Reproduce each line exactly. Skip none.

--- start Dataset extract ---

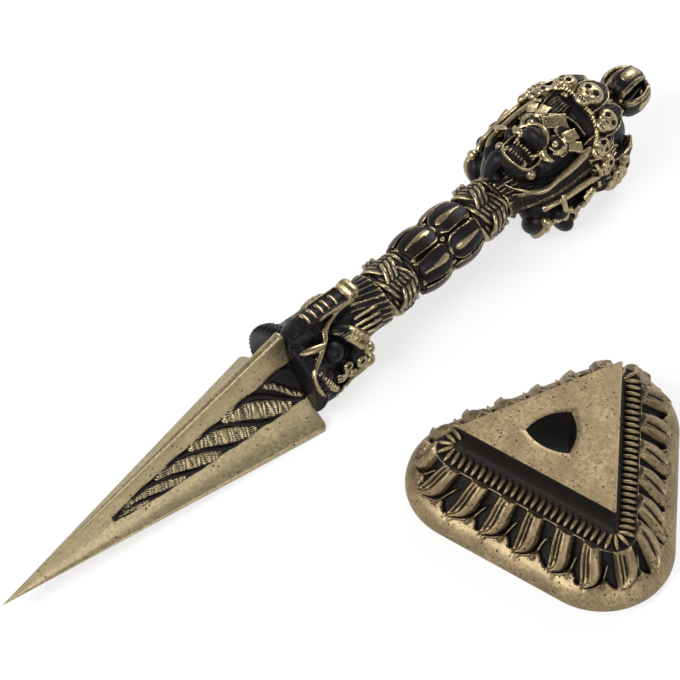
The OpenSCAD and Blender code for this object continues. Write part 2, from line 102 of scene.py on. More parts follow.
sky = bpy.data.worlds.new("pale_sky")
bpy.context.scene.world = sky
sky.use_nodes = True
tree = sky.node_tree
tree.nodes.clear()
up = add(tree, "ShaderNodeSeparateXYZ", {0: add(tree, "ShaderNodeTexCoord").outputs["Generated"]}).outputs[2]
shade = add(tree, "ShaderNodeMapRange", {"Value": up, "From Min": 0.05, "From Max": 0.9,
                                         "To Min": 0.95, "To Max": 0.22}).outputs[0]
glow = add(tree, "ShaderNodeBackground", {"Color": (1, 1, 1, 1), "Strength": shade}).outputs[0]
add(tree, "ShaderNodeOutputWorld", {"Surface": glow})


def soft_box(name, place, target, width, height, power):
    lamp = bpy.data.lights.new(name, "AREA")
    lamp.shape, lamp.size, lamp.size_y, lamp.energy = "RECTANGLE", width, height, power
    box = put_in_scene(name, lamp)
    box.location = place
    box.rotation_mode = "QUATERNION"
    box.rotation_quaternion = (Vector(target) - Vector(place)).to_track_quat("-Z", "Y")


soft_box("left_soft_box", (-0.75, 0.25, 0.75), (0, 0.03, 0), 0.7, 0.5, 11)
soft_box("right_soft_box", (0.75, 0.30, 0.60), (0, 0.03, 0), 0.5, 0.5, 6)
soft_box("front_lamp", (-0.2, -0.9, 0.5), (0, 0.03, 0), 0.5, 0.3, 3)

# The camera looks down at 53 degrees from the stand's side, along the photograph's line of sight.
elevation, heading, distance = 53.16, 45.26, 0.9
focal_px, picture_px = 4852.4, 680
aim = Vector((-0.0035, 0.0510, 0))
flat = math.cos(math.radians(elevation))
look = Vector((flat * math.cos(math.radians(heading)), flat * math.sin(math.radians(heading)),
               -math.sin(math.radians(elevation))))
camera = put_in_scene("camera", bpy.data.cameras.new("camera"))
camera.data.sensor_width = 36
camera.data.lens = focal_px / picture_px * camera.data.sensor_width
camera.data.clip_start, camera.data.clip_end = 0.05, 20
camera.location = aim - look * distance
camera.rotation_mode = "QUATERNION"
camera.rotation_quaternion = look.to_track_quat("-Z", "Y")
bpy.context.scene.camera = camera
bpy.context.scene.view_settings.view_transform = "Standard"

# --- Lotus stand ---------------------------------------------------------------------------
# A thick casting in antique brass: a plain rim, seven lotus petals in each third, a milled border
# and a flat plateau with the blade's socket. Sizes are in millimetres from its middle.
stand_h, plateau_h, border_drop = 17.8, 6, 0.7
petals_a_third, ribs_a_side = 7, 27
socket_r, socket_off, recess_h, stand_turn = 5.2, 1.8, 3, 11.3
border_z = stand_h - plateau_h


def ease(low, high, value):
    """Rises smoothly from 0 at low to 1 at high."""
    t = np.clip((np.asarray(value, float) - low) / (high - low), 0, 1)
    return t * t * (3 - 2 * t)


def along(points, count):
    """Evenly spaced points on a smooth curve through the given ones."""
    points = np.asarray(points, float)
    padded = np.vstack([2 * points[0] - points[1], points, 2 * points[-1] - points[-2]])
    t = np.linspace(0, len(points) - 1, count)
    i = np.minimum(t.astype(int), len(points) - 2)
    f = (t - i)[:, None]
    a, b, c, d = (padded[i + k] for k in range(4))
    return b + 0.5 * f * (c - a + f * (2 * a - 5 * b + 4 * c - d + f * (3 * (b - c) + d - a)))


def triangle_outline(in_r, corner_r, shares):
    """Middle of the arc and outward direction at each share of the way round a rounded triangle."""
    off = 2 * (corner_r - in_r)
    r = corner_r - off
    half_side, half_arc = off * math.sin(math.pi / 3), r * math.pi / 3
    turn_no = np.floor(shares * 3)
    share = shares * 3 - turn_no
    near = np.where(share > 0.5, share - 1, share)
    middle = (turn_no + (share > 0.5)) * 2 * math.pi / 3
    run = 2 * (half_arc + half_side)
    far = np.maximum(0, np.abs(near) * run - half_arc)
    turn = middle + np.minimum(math.pi / 3, np.abs(near) * run / r) * np.sign(near)
    out = np.stack([np.cos(turn), np.sin(turn)], 1)
    side = np.stack([-np.sin(turn), np.cos(turn)], 1) * (np.sign(near) * far)[:, None]
    return off * np.stack([np.cos(middle), np.sin(middle)], 1) + side + r * out, out


def grid_faces(rows, columns, closed_rows=False):
    """Faces of a grid whose columns close on themselves."""
    last = rows if closed_rows else rows - 1
    i, k = np.meshgrid(np.arange(last), np.arange(columns), indexing="ij")
    below, right = (i + 1) % rows, (k + 1) % columns
    return np.stack([i * columns + k, i * columns + right, below * columns + right,
                     below * columns + k], -1).reshape(-1, 4)


def make_piece(name, shells, material):
    """One object from closed shells, each a set of points in millimetres, its faces and its tone."""
    points = np.vstack([shell[0] for shell in shells]) * 0.001
    starts = np.cumsum([0] + [len(shell[0]) for shell in shells])
    faces = [tuple(start + k for k in face) for shell, start in zip(shells, starts)
             for face in np.asarray(shell[1], dtype=object).tolist()]
    mesh = bpy.data.meshes.new(name)
    mesh.from_pydata(points.tolist(), [], faces)
    mesh.polygons.foreach_set("use_smooth", [True] * len(mesh.polygons))
    mesh.materials.append(material)
    mark_tone(mesh, np.concatenate([np.broadcast_to(shell[2], len(shell[0])) for shell in shells]))
    return put_in_scene(name, mesh)


def mark_tone(mesh, tone):
    """Stores how bright the metal is kept at each point, which read_relief() adds to."""
    proud = mesh.attributes.get("proud") or mesh.attributes.new("proud", "FLOAT", "POINT")
    proud.data.foreach_set("value", np.ascontiguousarray(tone, float))


def read_points(mesh):
    """The places of a mesh's points, in metres, and the outward direction at each."""
    at, out = np.empty(len(mesh.vertices) * 3), np.empty(len(mesh.vertices) * 3)
    mesh.vertices.foreach_get("co", at)
    mesh.vertex_normals.foreach_get("vector", out)
    return at.reshape(-1, 3), out.reshape(-1, 3)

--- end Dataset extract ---

Solution:
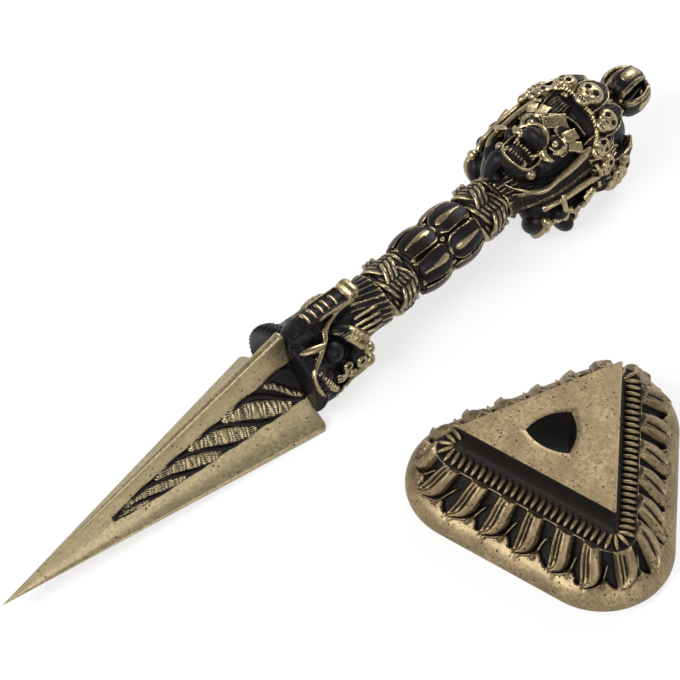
The OpenSCAD and Blender code for this object continues. Write part 2, from line 102 of scene.py on. More parts follow.
sky = bpy.data.worlds.new("pale_sky")
bpy.context.scene.world = sky
sky.use_nodes = True
tree = sky.node_tree
tree.nodes.clear()
up = add(tree, "ShaderNodeSeparateXYZ", {0: add(tree, "ShaderNodeTexCoord").outputs["Generated"]}).outputs[2]
shade = add(tree, "ShaderNodeMapRange", {"Value": up, "From Min": 0.05, "From Max": 0.9,
                                         "To Min": 0.95, "To Max": 0.22}).outputs[0]
glow = add(tree, "ShaderNodeBackground", {"Color": (1, 1, 1, 1), "Strength": shade}).outputs[0]
add(tree, "ShaderNodeOutputWorld", {"Surface": glow})


def soft_box(name, place, target, width, height, power):
    lamp = bpy.data.lights.new(name, "AREA")
    lamp.shape, lamp.size, lamp.size_y, lamp.energy = "RECTANGLE", width, height, power
    box = put_in_scene(name, lamp)
    box.location = place
    box.rotation_mode = "QUATERNION"
    box.rotation_quaternion = (Vector(target) - Vector(place)).to_track_quat("-Z", "Y")


soft_box("left_soft_box", (-0.75, 0.25, 0.75), (0, 0.03, 0), 0.7, 0.5, 11)
soft_box("right_soft_box", (0.75, 0.30, 0.60), (0, 0.03, 0), 0.5, 0.5, 6)
soft_box("front_lamp", (-0.2, -0.9, 0.5), (0, 0.03, 0), 0.5, 0.3, 3)

# The camera looks down at 53 degrees from the stand's side, along the photograph's line of sight.
elevation, heading, distance = 53.16, 45.26, 0.9
focal_px, picture_px = 4852.4, 680
aim = Vector((-0.0035, 0.0510, 0))
flat = math.cos(math.radians(elevation))
look = Vector((flat * math.cos(math.radians(heading)), flat * math.sin(math.radians(heading)),
               -math.sin(math.radians(elevation))))
camera = put_in_scene("camera", bpy.data.cameras.new("camera"))
camera.data.sensor_width = 36
camera.data.lens = focal_px / picture_px * camera.data.sensor_width
camera.data.clip_start, camera.data.clip_end = 0.05, 20
camera.location = aim - look * distance
camera.rotation_mode = "QUATERNION"
camera.rotation_quaternion = look.to_track_quat("-Z", "Y")
bpy.context.scene.camera = camera
bpy.context.scene.view_settings.view_transform = "Standard"

# --- Lotus stand ---------------------------------------------------------------------------
# A thick casting in antique brass: a plain rim, seven lotus petals in each third, a milled border
# and a flat plateau with the blade's socket. Sizes are in millimetres from its middle.
stand_h, plateau_h, border_drop = 17.8, 6, 0.7
petals_a_third, ribs_a_side = 7, 27
socket_r, socket_off, recess_h, stand_turn = 5.2, 1.8, 3, 11.3
border_z = stand_h - plateau_h


def ease(low, high, value):
    """Rises smoothly from 0 at low to 1 at high."""
    t = np.clip((np.asarray(value, float) - low) / (high - low), 0, 1)
    return t * t * (3 - 2 * t)


def along(points, count):
    """Evenly spaced points on a smooth curve through the given ones."""
    points = np.asarray(points, float)
    padded = np.vstack([2 * points[0] - points[1], points, 2 * points[-1] - points[-2]])
    t = np.linspace(0, len(points) - 1, count)
    i = np.minimum(t.astype(int), len(points) - 2)
    f = (t - i)[:, None]
    a, b, c, d = (padded[i + k] for k in range(4))
    return b + 0.5 * f * (c - a + f * (2 * a - 5 * b + 4 * c - d + f * (3 * (b - c) + d - a)))


def triangle_outline(in_r, corner_r, shares):
    """Middle of the arc and outward direction at each share of the way round a rounded triangle."""
    off = 2 * (corner_r - in_r)
    r = corner_r - off
    half_side, half_arc = off * math.sin(math.pi / 3), r * math.pi / 3
    turn_no = np.floor(shares * 3)
    share = shares * 3 - turn_no
    near = np.where(share > 0.5, share - 1, share)
    middle = (turn_no + (share > 0.5)) * 2 * math.pi / 3
    run = 2 * (half_arc + half_side)
    far = np.maximum(0, np.abs(near) * run - half_arc)
    turn = middle + np.minimum(math.pi / 3, np.abs(near) * run / r) * np.sign(near)
    out = np.stack([np.cos(turn), np.sin(turn)], 1)
    side = np.stack([-np.sin(turn), np.cos(turn)], 1) * (np.sign(near) * far)[:, None]
    return off * np.stack([np.cos(middle), np.sin(middle)], 1) + side + r * out, out


def grid_faces(rows, columns, closed_rows=False):
    """Faces of a grid whose columns close on themselves."""
    last = rows if closed_rows else rows - 1
    i, k = np.meshgrid(np.arange(last), np.arange(columns), indexing="ij")
    below, right = (i + 1) % rows, (k + 1) % columns
    return np.stack([i * columns + k, i * columns + right, below * columns + right,
                     below * columns + k], -1).reshape(-1, 4)


def make_piece(name, shells, material):
    """One object from closed shells, each a set of points in millimetres, its faces and its tone."""
    points = np.vstack([shell[0] for shell in shells]) * 0.001
    starts = np.cumsum([0] + [len(shell[0]) for shell in shells])
    faces = [tuple(start + k for k in face) for shell, start in zip(shells, starts)
             for face in np.asarray(shell[1], dtype=object).tolist()]
    mesh = bpy.data.meshes.new(name)
    mesh.from_pydata(points.tolist(), [], faces)
    mesh.polygons.foreach_set("use_smooth", [True] * len(mesh.polygons))
    mesh.materials.append(material)
    mark_tone(mesh, np.concatenate([np.broadcast_to(shell[2], len(shell[0])) for shell in shells]))
    return put_in_scene(name, mesh)


def mark_tone(mesh, tone):
    """Stores how bright the metal is kept at each point, which read_relief() adds to."""
    proud = mesh.attributes.get("proud") or mesh.attributes.new("proud", "FLOAT", "POINT")
    proud.data.foreach_set("value", np.ascontiguousarray(tone, float))


def read_points(mesh):
    """The places of a mesh's points, in metres, and the outward direction at each."""
    at, out = np.empty(len(mesh.vertices) * 3), np.empty(len(mesh.vertices) * 3)
    mesh.vertices.foreach_get("co", at)
    mesh.vertex_normals.foreach_get("vector", out)
    return at.reshape(-1, 3), out.reshape(-1, 3)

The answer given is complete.